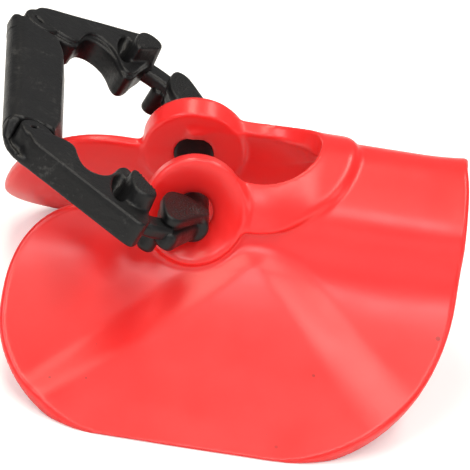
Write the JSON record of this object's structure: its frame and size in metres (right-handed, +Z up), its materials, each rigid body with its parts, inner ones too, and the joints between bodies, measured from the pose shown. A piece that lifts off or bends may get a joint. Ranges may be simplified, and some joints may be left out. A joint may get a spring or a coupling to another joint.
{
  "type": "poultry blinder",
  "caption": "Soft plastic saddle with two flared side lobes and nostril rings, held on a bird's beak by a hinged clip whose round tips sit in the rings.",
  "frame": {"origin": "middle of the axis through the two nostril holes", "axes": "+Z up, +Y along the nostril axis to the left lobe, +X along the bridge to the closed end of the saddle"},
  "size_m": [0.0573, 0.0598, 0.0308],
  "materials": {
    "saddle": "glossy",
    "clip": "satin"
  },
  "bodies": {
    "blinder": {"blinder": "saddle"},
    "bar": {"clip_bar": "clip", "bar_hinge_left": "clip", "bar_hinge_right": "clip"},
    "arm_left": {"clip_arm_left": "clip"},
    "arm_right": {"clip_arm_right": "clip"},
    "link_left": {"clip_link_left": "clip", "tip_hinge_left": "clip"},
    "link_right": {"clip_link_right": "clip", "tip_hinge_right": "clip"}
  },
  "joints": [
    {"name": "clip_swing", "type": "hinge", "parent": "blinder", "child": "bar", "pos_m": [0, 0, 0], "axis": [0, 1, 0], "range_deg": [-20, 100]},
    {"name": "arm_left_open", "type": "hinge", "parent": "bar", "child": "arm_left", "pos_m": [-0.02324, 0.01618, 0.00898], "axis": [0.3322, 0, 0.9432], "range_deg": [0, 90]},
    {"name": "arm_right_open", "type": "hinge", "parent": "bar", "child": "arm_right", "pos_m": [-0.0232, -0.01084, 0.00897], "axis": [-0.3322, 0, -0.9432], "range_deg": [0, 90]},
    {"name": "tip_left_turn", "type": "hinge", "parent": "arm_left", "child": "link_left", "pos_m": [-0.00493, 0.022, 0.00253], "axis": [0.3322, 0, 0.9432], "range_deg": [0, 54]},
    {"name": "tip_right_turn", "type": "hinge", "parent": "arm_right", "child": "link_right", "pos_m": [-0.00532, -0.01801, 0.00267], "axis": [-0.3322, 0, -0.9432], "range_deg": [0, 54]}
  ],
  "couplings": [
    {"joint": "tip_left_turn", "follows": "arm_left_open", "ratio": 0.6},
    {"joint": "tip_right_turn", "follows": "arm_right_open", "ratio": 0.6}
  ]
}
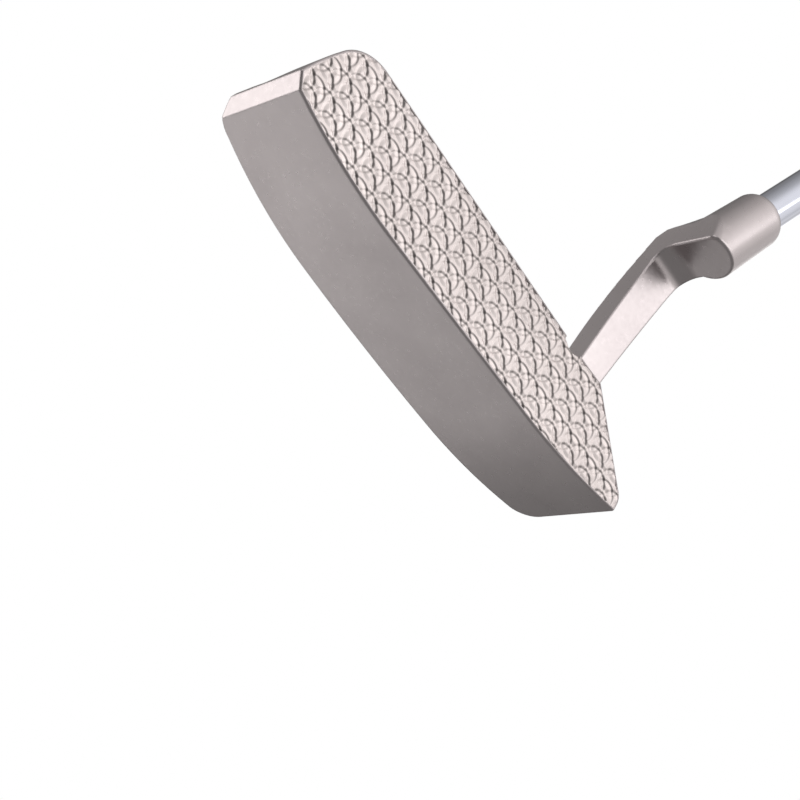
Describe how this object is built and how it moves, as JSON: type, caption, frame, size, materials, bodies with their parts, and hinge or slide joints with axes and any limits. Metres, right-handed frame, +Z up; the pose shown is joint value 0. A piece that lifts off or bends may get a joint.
----------------
**What is required**.
Give an exact repetition of all the material.

**Solution**.
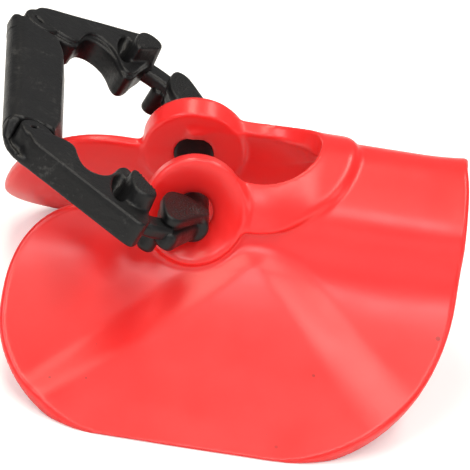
Write the JSON record of this object's structure: its frame and size in metres (right-handed, +Z up), its materials, each rigid body with its parts, inner ones too, and the joints between bodies, measured from the pose shown. A piece that lifts off or bends may get a joint. Ranges may be simplified, and some joints may be left out. A joint may get a spring or a coupling to another joint.
{
  "type": "poultry blinder",
  "caption": "Soft plastic saddle with two flared side lobes and nostril rings, held on a bird's beak by a hinged clip whose round tips sit in the rings.",
  "frame": {"origin": "middle of the axis through the two nostril holes", "axes": "+Z up, +Y along the nostril axis to the left lobe, +X along the bridge to the closed end of the saddle"},
  "size_m": [0.0573, 0.0598, 0.0308],
  "materials": {
    "saddle": "glossy",
    "clip": "satin"
  },
  "bodies": {
    "blinder": {"blinder": "saddle"},
    "bar": {"clip_bar": "clip", "bar_hinge_left": "clip", "bar_hinge_right": "clip"},
    "arm_left": {"clip_arm_left": "clip"},
    "arm_right": {"clip_arm_right": "clip"},
    "link_left": {"clip_link_left": "clip", "tip_hinge_left": "clip"},
    "link_right": {"clip_link_right": "clip", "tip_hinge_right": "clip"}
  },
  "joints": [
    {"name": "clip_swing", "type": "hinge", "parent": "blinder", "child": "bar", "pos_m": [0, 0, 0], "axis": [0, 1, 0], "range_deg": [-20, 100]},
    {"name": "arm_left_open", "type": "hinge", "parent": "bar", "child": "arm_left", "pos_m": [-0.02324, 0.01618, 0.00898], "axis": [0.3322, 0, 0.9432], "range_deg": [0, 90]},
    {"name": "arm_right_open", "type": "hinge", "parent": "bar", "child": "arm_right", "pos_m": [-0.0232, -0.01084, 0.00897], "axis": [-0.3322, 0, -0.9432], "range_deg": [0, 90]},
    {"name": "tip_left_turn", "type": "hinge", "parent": "arm_left", "child": "link_left", "pos_m": [-0.00493, 0.022, 0.00253], "axis": [0.3322, 0, 0.9432], "range_deg": [0, 54]},
    {"name": "tip_right_turn", "type": "hinge", "parent": "arm_right", "child": "link_right", "pos_m": [-0.00532, -0.01801, 0.00267], "axis": [-0.3322, 0, -0.9432], "range_deg": [0, 54]}
  ],
  "couplings": [
    {"joint": "tip_left_turn", "follows": "arm_left_open", "ratio": 0.6},
    {"joint": "tip_right_turn", "follows": "arm_right_open", "ratio": 0.6}
  ]
}
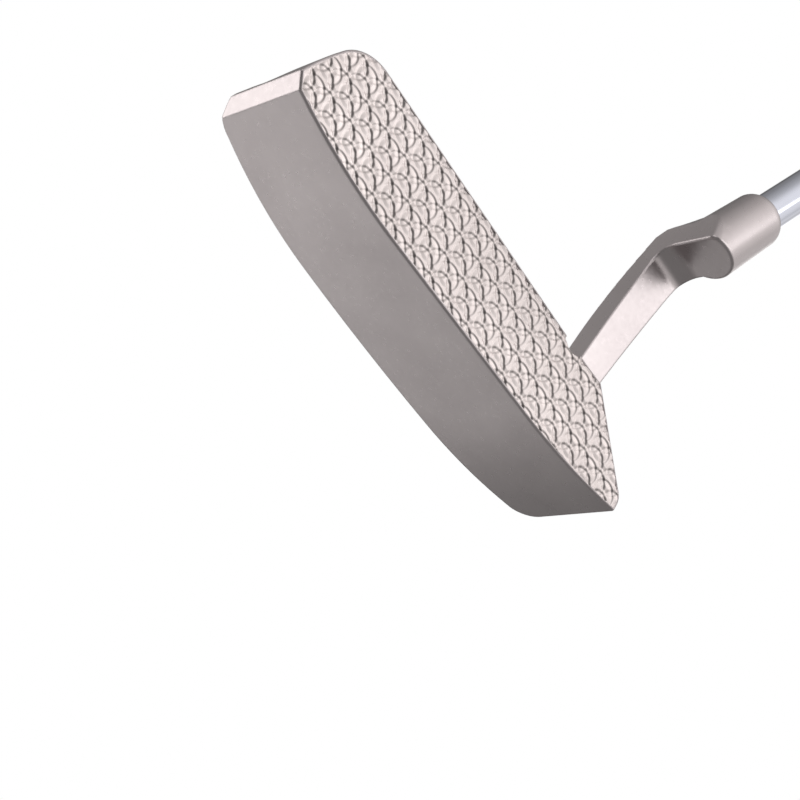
Describe how this object is built and how it moves, as JSON: type, caption, frame, size, materials, bodies with their parts, and hinge or slide joints with axes and any limits. Metres, right-handed frame, +Z up; the pose shown is joint value 0. A piece that lifts off or bends may get a joint.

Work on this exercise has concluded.